I do remember a vague shot from when I went to see Empire. It’s much less clear in my mind and partly because it isn’t from The Empire Strikes Back at all. I’d won a contest in the Evening Mail and got to see an early screening. I remember the thrill of being in a cinema during the day to see an exclusive screening and the footage I remember is from one of the Omen movies that was playing when we were led back out through the auditorium.
For Star Wars itself, I say the title and I see a very young me walking with my mom across an ice-cold Birmingham. I remember excitement, I remember my mother saying she didn’t understand the film, I think I remember her holding my hand. I do remember us having a meal out at a Berni Inn. I remember how special that was. If you remember that chain of steakhouses, you may think I’m being sarcastic but no, it was special at the time.
I was the exact perfect age for the original Star Wars when it first came out.

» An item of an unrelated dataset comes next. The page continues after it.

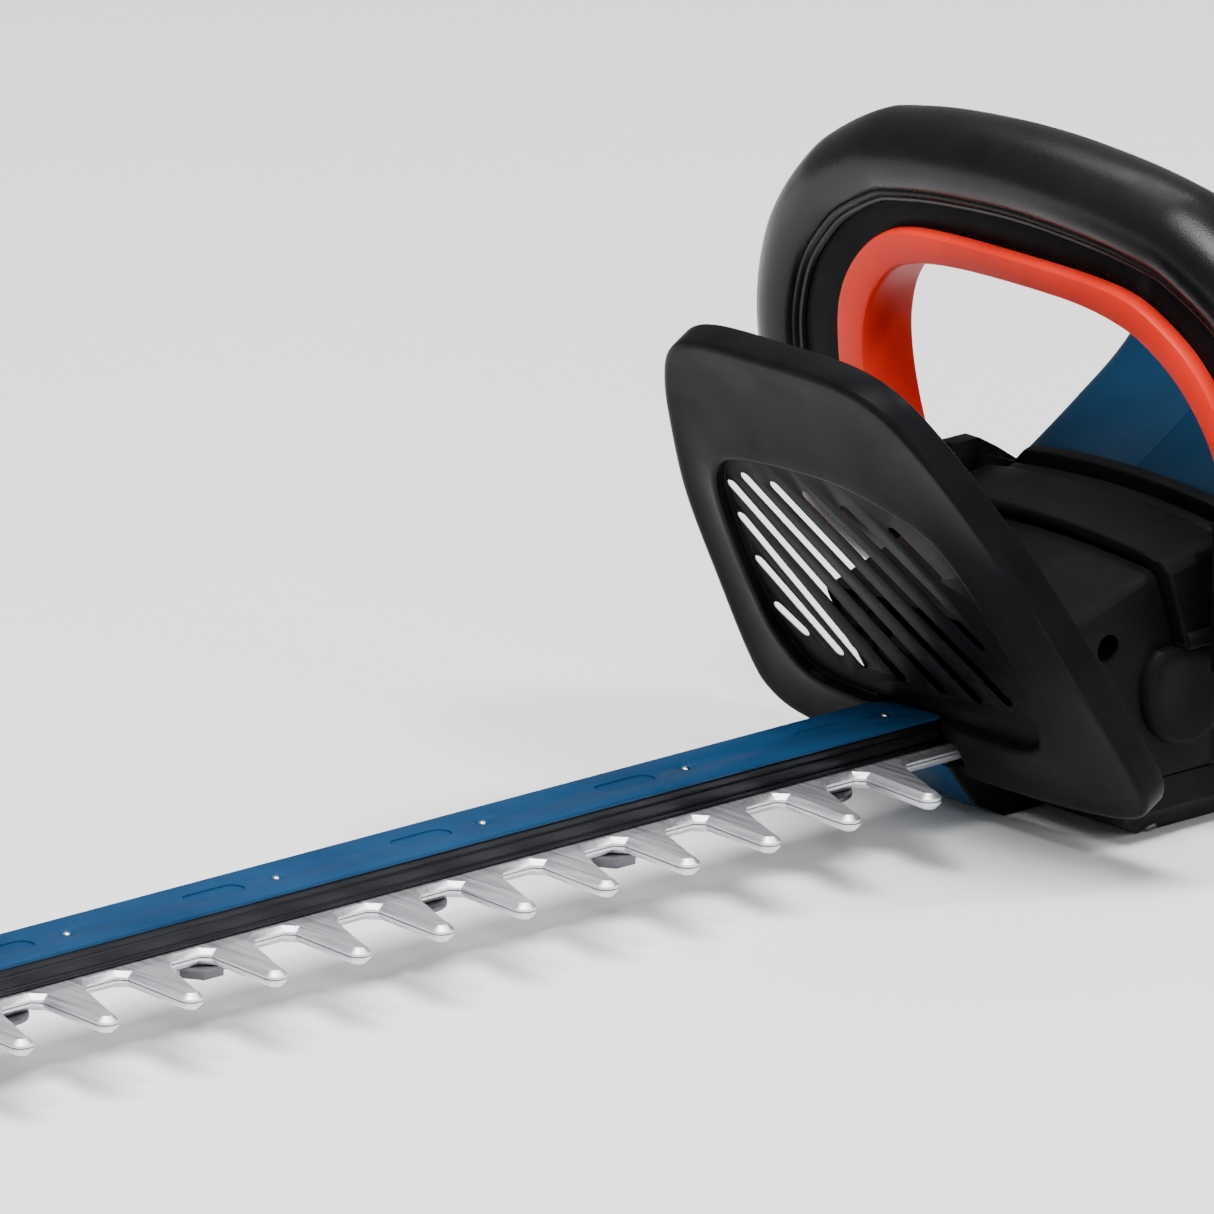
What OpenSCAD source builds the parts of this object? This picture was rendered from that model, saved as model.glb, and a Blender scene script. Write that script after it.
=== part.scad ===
// Cordless hedge trimmer with a single-sided reciprocating blade, hand guard,
// bale handle with a switch bar, rear D-handle with a trigger, and a slide-on battery.
// Frame: +X towards the rear handle, -X towards the blade tip, the toothed edge on -Y, +Z up.
// The belly and the battery stand on Z = 0, and Y = 0 is the middle plane of the housing.

/* [Blade] */
// Distance from one tooth to the next
tooth_pitch = 30; // [29:0.5:31]
// Number of teeth along the cutting edge
tooth_count = 18; // [16:1:18]
// Distance that each tooth reaches beyond the blade strip
tooth_reach = 29.7; // [26:0.1:30]
// Distance that a tooth leans towards the blade tip
tooth_lean = 5.8; // [3:0.1:7]
// Thickness of one blade
blade_t = 2.2; // [2:0.1:2.2]
// Sideways place of the blade bar's middle
bar_y = 15; // [14:0.5:16]
// Width of the blade bar
bar_w = 22.8; // [22:0.1:24]
// Height of the blade bar
bar_h = 7.6; // [7:0.1:8]
// Travel of each blade to either side of rest
stroke = 7.5; // [6:0.5:7.5]

/* [Guard and handles] */
// Forward lean of the hand guard
guard_lean = 30; // [28:1:31]
// Wall of the moulded guard
guard_t = 3; // [2.5:0.5:3.5]
// Forward lean of the bale handle
bale_lean = 9; // [8:1:10]
// Front-to-back thickness of the soft tube of the bale handle
tube_d = 30; // [29:0.5:30]
// Wall of the housing shells
shell_t = 3; // [2.5:0.5:3]

/* [Battery] */
// Length of the battery pack
pack_l = 117; // [110:1:118]
// Width of the battery pack
pack_w = 76; // [74:1:78]
// Height of the battery pack under its rails
pack_h = 46; // [44:1:46]

/* [Hidden] */
$fn = 48;

// running gap between parts that slide or turn past each other
gap = 0.3;
// small overlap or cut-through allowance
eps = 0.5;

// heights of the blade stack, from the top down
rail_z = 25.3;
rail_top = rail_z + bar_h;
upper_z = rail_z - gap - blade_t;
lower_z = upper_z - gap - blade_t;
washer_t = 1.4;
washer_z = lower_z - gap - washer_t;

// the blade strips run under the bar from its tip end to the crank
bar_y0 = bar_y - bar_w / 2;
bar_y1 = bar_y + bar_w / 2;
strip_y0 = bar_y0 - 2.6;
strip_y1 = bar_y1 - 1.9;
bar_tip = -484;
bar_end = 93;
strip_tip = bar_tip + 2;
first_tooth = 37;
root_w = 14.7;
tooth_tip_r = 3.4;

// fasteners along the bar
station_pitch = 75;
rivet_x = 58;
rivet_count = 8;
bolt_x = 25;
bolt_count = 7;
bolt_y = strip_y0 + 8;
bolt_r = 4;

// gear train: the gear turns about a vertical axle, with the motor behind it
gear_x = 125;
gear_y = 12.8;
gear_m = 1.25;
gear_teeth = 44;
pinion_teeth = 9;
backlash = 0.25;
centre_dist = gear_m * (gear_teeth + pinion_teeth) / 2 + 0.1;
motor_x = gear_x + centre_dist;
gear_z = 27.5;
gear_t = 8;
gear_room_r = gear_m * (gear_teeth / 2 + 1) + 0.55;
plate_z = 39;
plate_t = 4;
axle_r = 5;
crank_r = stroke;
crank_pin_r = 2.2;
yoke_x = crank_r + crank_pin_r + stroke + 0.5;
yoke_y = crank_r + crank_pin_r + 0.5;
case_w = 44;
can_r = 21;
can_z = plate_z + plate_t;
can_h = 41;
shaft_r = 2.5;

// ---------- helpers ----------

// a point on a Catmull-Rom curve through four points
function spline_point(a, b, c, d, t) =
    0.5 * (2 * b + (c - a) * t + (2 * a - 5 * b + 4 * c - d) * t * t
        + (3 * b - a - 3 * c + d) * t * t * t);

// a closed smooth outline through the points p, with n steps between two points
function closed_curve(p, n) = [
    for (i = [0 : len(p) - 1], j = [0 : n - 1])
        spline_point(p[(i + len(p) - 1) % len(p)], p[i], p[(i + 1) % len(p)],
            p[(i + 2) % len(p)], j / n)
];

// an open smooth curve through the points p
function open_curve(p, n) = concat([
    for (i = [0 : len(p) - 2], j = [0 : n - 1])
        spline_point(p[max(i - 1, 0)], p[i], p[i + 1], p[min(i + 2, len(p) - 1)], j / n)
], [p[len(p) - 1]]);

// the outline whose +Y half is given from top to bottom
function both_sides(half) = concat(half, [
    for (i = [len(half) - 1 : -1 : 0]) if (half[i][0] > 0) [-half[i][0], half[i][1]]
]);

function unit(v) = v / norm(v);

// an outline moved inwards by d; the points run clockwise seen along +X
function inset(p, d) = [
    for (i = [0 : len(p) - 1])
        let (t = unit(p[(i + 1) % len(p)] - p[(i + len(p) - 1) % len(p)]))
            p[i] + d * [t[1], -t[0]]
];

// an outline in Y and Z, made solid from x0 to x1
module plate(p, x0, x1) {
    translate([x0, 0, 0]) rotate([90, 0, 90]) linear_extrude(x1 - x0) polygon(p);
}

// an outline in X and Z, made solid from y0 to y1
module side_plate(p, y0, y1) {
    translate([0, y1, 0]) rotate([90, 0, 0]) linear_extrude(y1 - y0) polygon(p);
}

// a solid skin over rings of equal, even length, which run clockwise seen from the last ring;
// each cap joins a ring's first half to its second half, so a ring may be C-shaped
module loft(rings) {
    m = len(rings[0]);
    last = (len(rings) - 1) * m;
    polyhedron(
        points = [for (ring = rings, p = ring) p],
        faces = concat(
            [for (k = [0 : m / 2 - 2], f = [[k, m - 2 - k, k + 1], [k, m - 1 - k, m - 2 - k]]) f],
            [for (i = [0 : len(rings) - 2], j = [0 : m - 1], k = [0, 1])
                k == 0 ? [i * m + j, i * m + (j + 1) % m, (i + 1) * m + j]
                : [(i + 1) * m + j, i * m + (j + 1) % m, (i + 1) * m + (j + 1) % m]],
            [for (k = [0 : m / 2 - 2], f = [[k, k + 1, m - 2 - k], [k, m - 2 - k, m - 1 - k]])
                [for (q = f) last + q]]
        )
    );
}

module rod(p, r, l, axis) {
    turn = axis == "x" ? [0, 90, 0] : axis == "y" ? [-90, 0, 0] : [0, 0, 0];
    translate(p) rotate(turn) cylinder(r = r, h = l);
}

// a pan-head screw along -Z from the underside of its head, with a cross recess
module screw(head_r, head_h, r, l) {
    difference() {
        cylinder(r = head_r, h = head_h);
        for (a = [0, 90]) rotate([0, 0, a])
            translate([-head_r * 0.6, -0.4, head_h * 0.4]) cube([head_r * 1.2, 0.8, head_h]);
    }
    translate([0, 0, -l]) cylinder(r = r, h = l + 0.01);
}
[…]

Exactly perfect: with Star Wars I was a little boy rooting for Luke and Leia to get together but by the time Empire came out I was old enough to see that Luke was wet and Han Solo was the guy. Later every man you know is supposed to have gulped a bit at Princess Leia’s gold bikini in Return of the Jedi and I didn’t. I saw that and felt I was supposed to gulp. I resented it: you think you can push my hormones around? But I had fallen hard for Carrie Fisher in Empire and maybe it’s because she had more to do in that, she was a more interesting character clad in white snow gear instead of barely wearing gold. Maybe I was also getting all sophisticated: I think it was around Empire that I finally nodded and thought yes, it was right that Star Wars had lost out at the Oscars to Annie Hall.
I’m a boy for Star Wars, I’m hormonal for Empire, I’m disappointed for Jedi. Flash forward to 1999 when The Phantom Menace came out and what I remember so vividly is going to see another press screening. I’m now a BBC film reviewer, writing for Ceefax and possibly the nascent BBC News Online if that had started yet. Sitting in a very large press screening, aware that somewhere over there on that opposite side there’s Barry Norman. I’m seeing a film at the same time as quite legendary film reviewer.

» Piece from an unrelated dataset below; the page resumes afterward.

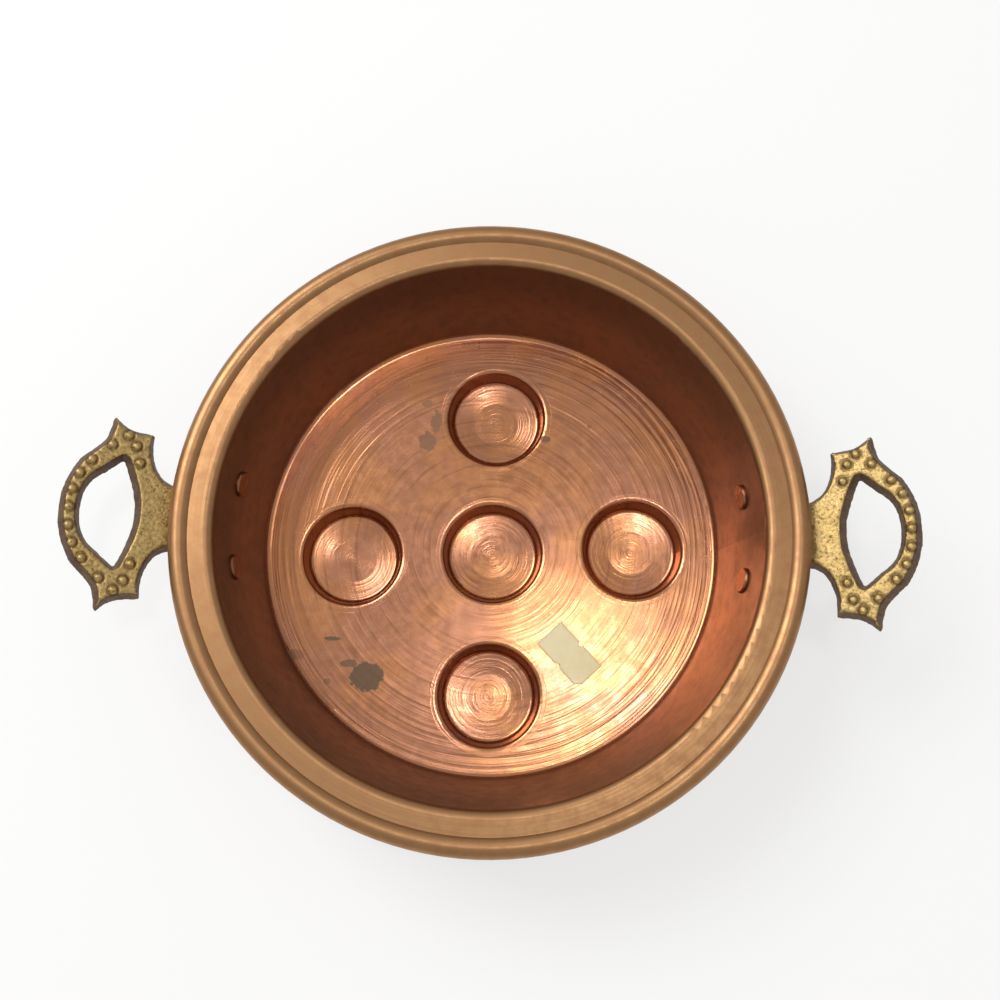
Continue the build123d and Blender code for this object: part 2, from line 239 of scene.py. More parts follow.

I’m also seeing it at the same time as my editor from Ceefax. Never before or after did the editor go to a screening with the reviewer, never before or after would two people go to any screening, but this was big. The first Star Wars in nearly two decades. I remember going in to that Leicester Square screening with her, I remember us coming out. I liked that editor a lot and far, far more than I liked the film and I hope she felt the same. I know she felt the same about the film.
There was this giant, giant movie, this world event really, and I can see us walking out of the cinema into bright sunshine and all thoughts of the film evaporating. We were more interested in what we were doing for the rest of the day, getting back to the newsroom, the other deadlines going on, anything but the movie.
That was 16 years ago. Today my BBC work is behind me and I’m not reviewing Star Wars for anyone. But I’m going to a screening and I’m thinking of the work I’m doing now, I’m thinking actually rather excitedly positive thoughts about what I get to do these days. More excited about my work than about this movie. I’m also just thinking of that editor, of that Death Star, of Carrie Fisher’s heart-buckling Nordic look in Empire and her superb writing style since then, I’m thinking of The Omen and how the Gaumont cinema is long gone, I am thinking of an ice-cold night walking across Birmingham holding hands with my mother.
Who needs to actually see Star Wars?